-- Direction --
What is the number of lines in the entries that include the word "this"? Respond with the number only.

-- Stored records --
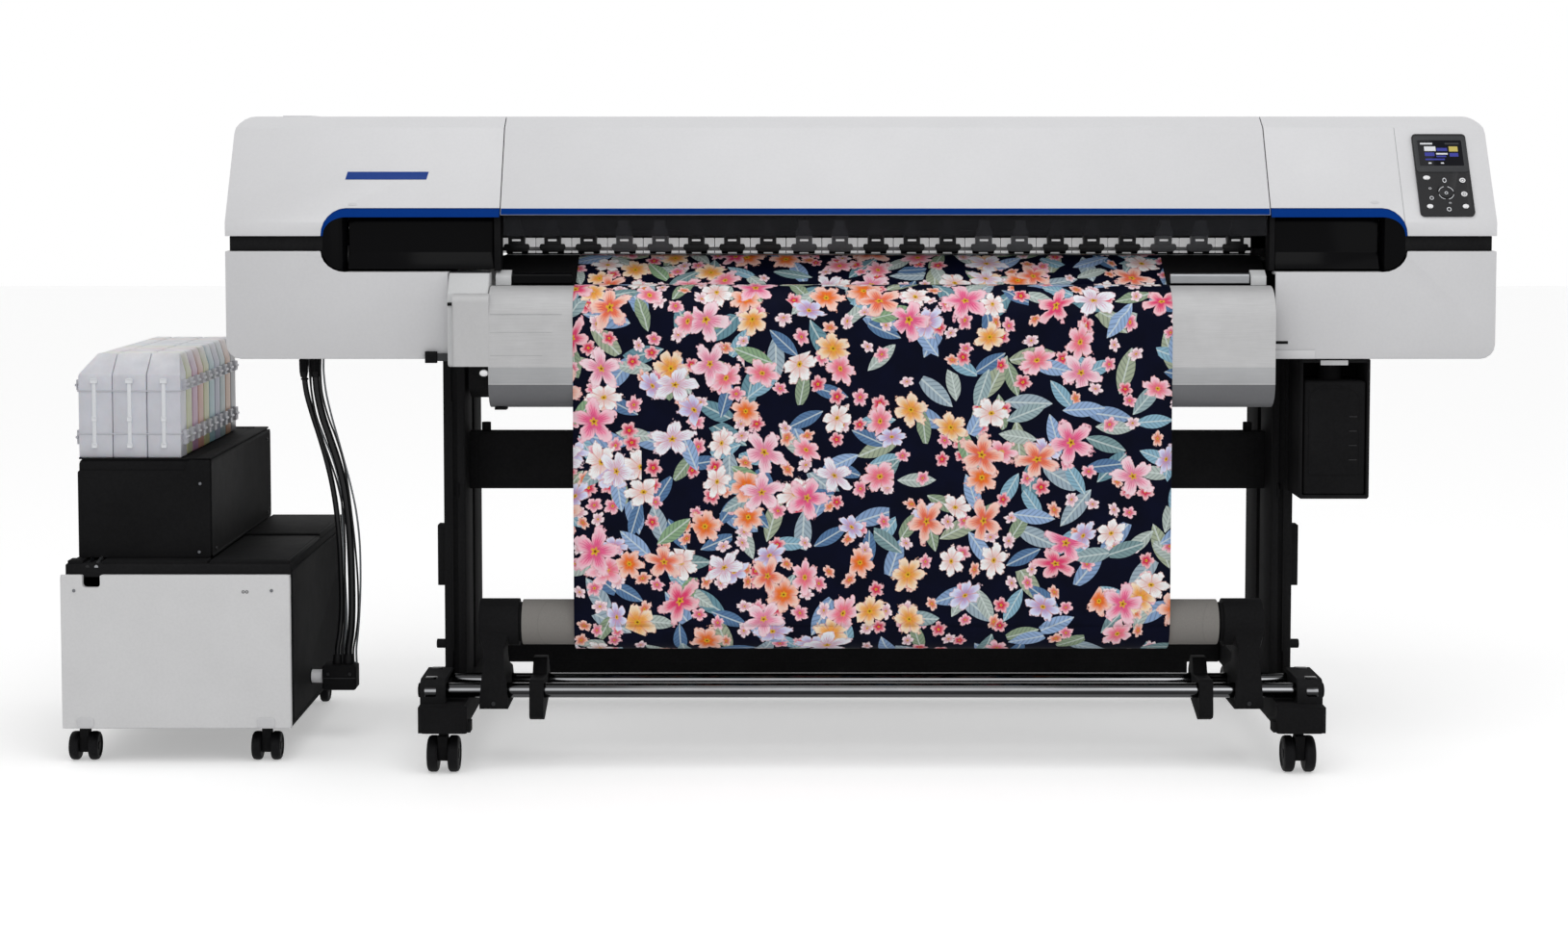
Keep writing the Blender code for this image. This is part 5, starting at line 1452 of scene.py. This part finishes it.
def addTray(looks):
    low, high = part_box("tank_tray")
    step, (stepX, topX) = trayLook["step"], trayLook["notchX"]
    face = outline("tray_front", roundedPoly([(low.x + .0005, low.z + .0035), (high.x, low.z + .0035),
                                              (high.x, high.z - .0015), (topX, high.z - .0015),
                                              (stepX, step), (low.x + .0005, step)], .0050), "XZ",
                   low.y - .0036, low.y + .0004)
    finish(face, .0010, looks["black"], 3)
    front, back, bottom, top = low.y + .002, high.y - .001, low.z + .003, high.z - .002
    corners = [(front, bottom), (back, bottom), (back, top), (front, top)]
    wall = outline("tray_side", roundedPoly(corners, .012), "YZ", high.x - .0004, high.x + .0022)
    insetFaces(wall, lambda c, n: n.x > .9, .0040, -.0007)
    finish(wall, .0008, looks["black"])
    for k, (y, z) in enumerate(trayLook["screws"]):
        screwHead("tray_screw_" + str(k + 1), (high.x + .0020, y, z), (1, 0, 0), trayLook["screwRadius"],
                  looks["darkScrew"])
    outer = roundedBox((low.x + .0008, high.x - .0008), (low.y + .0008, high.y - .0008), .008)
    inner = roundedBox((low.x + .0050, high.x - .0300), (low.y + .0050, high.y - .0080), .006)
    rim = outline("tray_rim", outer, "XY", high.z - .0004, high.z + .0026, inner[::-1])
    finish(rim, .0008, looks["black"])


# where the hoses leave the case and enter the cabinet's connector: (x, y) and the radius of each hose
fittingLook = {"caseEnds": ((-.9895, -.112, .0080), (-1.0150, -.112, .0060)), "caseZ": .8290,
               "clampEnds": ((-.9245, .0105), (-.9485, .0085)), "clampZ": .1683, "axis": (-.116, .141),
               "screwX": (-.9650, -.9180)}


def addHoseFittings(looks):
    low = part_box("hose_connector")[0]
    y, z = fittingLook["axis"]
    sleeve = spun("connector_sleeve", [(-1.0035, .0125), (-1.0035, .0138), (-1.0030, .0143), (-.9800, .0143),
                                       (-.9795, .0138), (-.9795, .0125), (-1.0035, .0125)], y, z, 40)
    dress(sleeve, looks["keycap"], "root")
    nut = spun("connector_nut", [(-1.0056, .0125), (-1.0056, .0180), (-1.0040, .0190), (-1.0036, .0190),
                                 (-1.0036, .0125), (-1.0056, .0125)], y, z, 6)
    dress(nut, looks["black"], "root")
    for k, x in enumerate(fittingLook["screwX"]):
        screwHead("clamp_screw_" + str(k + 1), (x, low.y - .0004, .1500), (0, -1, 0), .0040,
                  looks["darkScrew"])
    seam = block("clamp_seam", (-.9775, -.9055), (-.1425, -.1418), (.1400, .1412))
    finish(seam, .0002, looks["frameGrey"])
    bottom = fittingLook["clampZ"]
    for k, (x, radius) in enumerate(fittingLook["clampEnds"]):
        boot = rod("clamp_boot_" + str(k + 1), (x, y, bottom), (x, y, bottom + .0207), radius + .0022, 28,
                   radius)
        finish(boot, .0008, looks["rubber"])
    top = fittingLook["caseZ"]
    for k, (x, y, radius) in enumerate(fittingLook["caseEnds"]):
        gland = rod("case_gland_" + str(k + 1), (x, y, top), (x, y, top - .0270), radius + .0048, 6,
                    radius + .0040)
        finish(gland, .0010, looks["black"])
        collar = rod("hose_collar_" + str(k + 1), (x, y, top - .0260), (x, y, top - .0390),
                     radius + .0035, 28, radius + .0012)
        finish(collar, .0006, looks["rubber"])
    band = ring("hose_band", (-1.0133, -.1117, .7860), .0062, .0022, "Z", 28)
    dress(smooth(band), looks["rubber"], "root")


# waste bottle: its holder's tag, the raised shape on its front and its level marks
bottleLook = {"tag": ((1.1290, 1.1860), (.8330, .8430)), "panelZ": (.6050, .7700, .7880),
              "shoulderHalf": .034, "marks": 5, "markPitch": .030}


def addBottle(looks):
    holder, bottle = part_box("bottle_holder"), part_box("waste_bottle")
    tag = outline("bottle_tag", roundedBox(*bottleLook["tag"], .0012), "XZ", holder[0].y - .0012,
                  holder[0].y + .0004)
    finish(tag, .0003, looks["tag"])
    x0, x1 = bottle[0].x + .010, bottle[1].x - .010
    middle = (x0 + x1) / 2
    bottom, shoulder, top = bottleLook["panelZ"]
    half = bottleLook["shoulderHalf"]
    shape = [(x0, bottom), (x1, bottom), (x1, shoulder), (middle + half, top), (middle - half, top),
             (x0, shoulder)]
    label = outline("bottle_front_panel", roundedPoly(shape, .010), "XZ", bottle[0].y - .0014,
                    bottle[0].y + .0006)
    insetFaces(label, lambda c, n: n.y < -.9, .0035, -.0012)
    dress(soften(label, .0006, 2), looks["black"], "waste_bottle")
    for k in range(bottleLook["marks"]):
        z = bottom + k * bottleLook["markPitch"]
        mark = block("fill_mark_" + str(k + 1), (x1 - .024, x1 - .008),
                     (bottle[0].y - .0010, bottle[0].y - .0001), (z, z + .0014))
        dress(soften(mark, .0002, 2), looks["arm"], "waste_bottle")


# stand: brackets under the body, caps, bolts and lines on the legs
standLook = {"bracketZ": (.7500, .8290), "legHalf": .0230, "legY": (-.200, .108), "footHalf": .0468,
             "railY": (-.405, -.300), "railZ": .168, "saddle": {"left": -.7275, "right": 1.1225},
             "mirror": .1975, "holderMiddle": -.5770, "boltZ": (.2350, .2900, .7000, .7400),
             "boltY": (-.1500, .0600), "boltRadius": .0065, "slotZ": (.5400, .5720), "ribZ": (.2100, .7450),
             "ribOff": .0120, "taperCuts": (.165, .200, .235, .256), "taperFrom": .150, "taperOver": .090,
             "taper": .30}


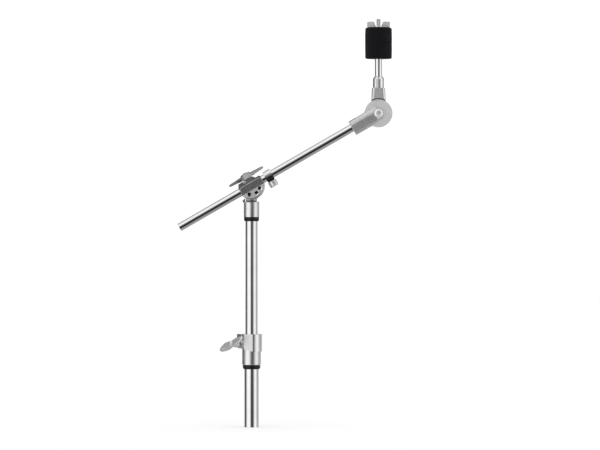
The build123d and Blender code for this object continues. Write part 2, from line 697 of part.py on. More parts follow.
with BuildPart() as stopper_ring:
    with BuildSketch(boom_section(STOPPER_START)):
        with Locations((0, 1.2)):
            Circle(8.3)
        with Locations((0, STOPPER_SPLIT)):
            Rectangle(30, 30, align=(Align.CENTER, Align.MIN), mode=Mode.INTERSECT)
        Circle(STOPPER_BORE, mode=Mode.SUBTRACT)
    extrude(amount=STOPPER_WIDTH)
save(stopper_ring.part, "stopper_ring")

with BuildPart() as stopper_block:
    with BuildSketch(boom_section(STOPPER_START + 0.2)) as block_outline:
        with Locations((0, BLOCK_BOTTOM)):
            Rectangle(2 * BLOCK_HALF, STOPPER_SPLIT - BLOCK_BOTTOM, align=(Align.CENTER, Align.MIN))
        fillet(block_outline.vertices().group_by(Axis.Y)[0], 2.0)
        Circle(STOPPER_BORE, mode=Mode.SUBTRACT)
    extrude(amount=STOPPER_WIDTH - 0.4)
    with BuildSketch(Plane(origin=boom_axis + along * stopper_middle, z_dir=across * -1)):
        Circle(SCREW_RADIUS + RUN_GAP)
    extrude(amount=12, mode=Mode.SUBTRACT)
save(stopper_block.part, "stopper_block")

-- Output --
2